The bigger problem for me right now is that I can’t provision aarch64 system - Foreman just skips creating TFTP file and DHCP record for it and just proceeds to running my hooks and simply reboots the box w/o even setting it to PXE mode.

Screenshots of that are above. I’ve also added the same for x86 where with the same grub2/uefi bootloader both TFTP and DHCP go through just fine and system gets provisioned. Not sure why this is happening for aarch64 - I see no errors anywhere in the logs (full debug enabled) nor in UI.

I wonder if you tried to fake-provision that system that you registered with my payload? If so, is TFTP file gets created for you?

Thanks!

I’m not sure what I’ve done differently, but I tried again today and see that both DHCP and TFTP tasks are now completing. PXE reboot of my ARM system still not happening though. When I manually force my system to PXE boot, it complained about bootloader and what I found in smart-proxy logs is this:

D, [2018-11-29T12:00:23.253263 ] DEBUG – : Starting task: /usr/bin/wget --timeout=10 --tries=3 --no-check-certificate -nv -c “http://installsvc.domain.com/images/centos/7/images/pxeboot/vmlinuz” -O “/tftpboot/boot/CentOS-7-aarch64-vmlinuz”
I, [2018-11-29T12:00:23.263640 ] INFO – : 10.20.109.31 - - [29/Nov/2018:12:00:23 -0700] “POST /tftp/fetch_boot_file HTTP/1.1” 20
0 - 0.0168

D, [2018-11-29T12:00:23.292633 ] DEBUG – : Starting task: /usr/bin/wget --timeout=10 --tries=3 --no-check-certificate -nv -c “http://installsvc.domain.com/images/centos/7/images/pxeboot/initrd.img” -O “/tftpboot/boot/CentOS-7-aarch64-initrd.img”
I, [2018-11-29T12:00:23.293160 ] INFO – : 10.20.109.32 - - [29/Nov/2018:12:00:23 -0700] “POST /tftp/fetch_boot_file HTTP/1.1” 200 - 0.0064

The problem here is that the source files are for x86_64, not aarch64, so I’m wondering how Foreman is even supposed to figure out different boot files for different architectures?

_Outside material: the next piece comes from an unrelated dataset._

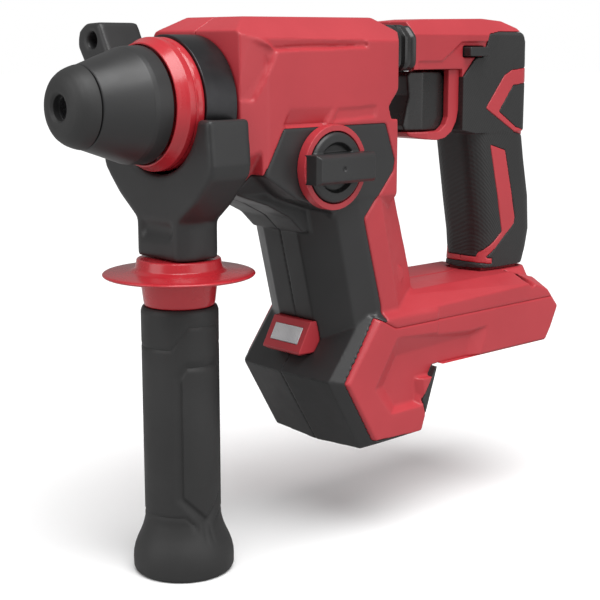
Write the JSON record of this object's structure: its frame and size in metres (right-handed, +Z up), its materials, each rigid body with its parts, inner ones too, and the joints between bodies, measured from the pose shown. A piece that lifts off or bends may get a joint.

For example, CentOS7 media by default is defined as http://mirror.centos.org/centos/$version/os/$arch, but that would only work for x86 as other architectures are under a different path - http://mirror.centos.org/altarch/7/os/

So, if I understand things correctly, I need to jam all archs in my local HTTP service (installsvc in my earlier examples) under the same dir tree to make things work properly. Please correct me here if needed.

To keep going, I’ve just copied proper aarch74 boot files to my boot dir for now.

Thanks!

Hey, so Foreman defaults to installation media which has $arch variable in URL, this one gets replaced automatically. Most linux distributions have directories per architecture on its mirrors so this works flawlessly. If you have your own local mirror, you need to reflect that and also set it up appropriately. When using Katello, you need to pick the correct architecture when enabling repos.

Oh, that’s new in version 7 I guess. Hmmm. The only option is to create two installation media, one for intel, one for ARM. And then associate them correctly with your architectures. This would be good enough workaround, feel free to file an issue to our tracker.

Well, Ubuntu alt archs are also located in different place - http://ports.ubuntu.com/dists/bionic/main/, for example.

So, it does seem like having different medias for different architectures is the only way.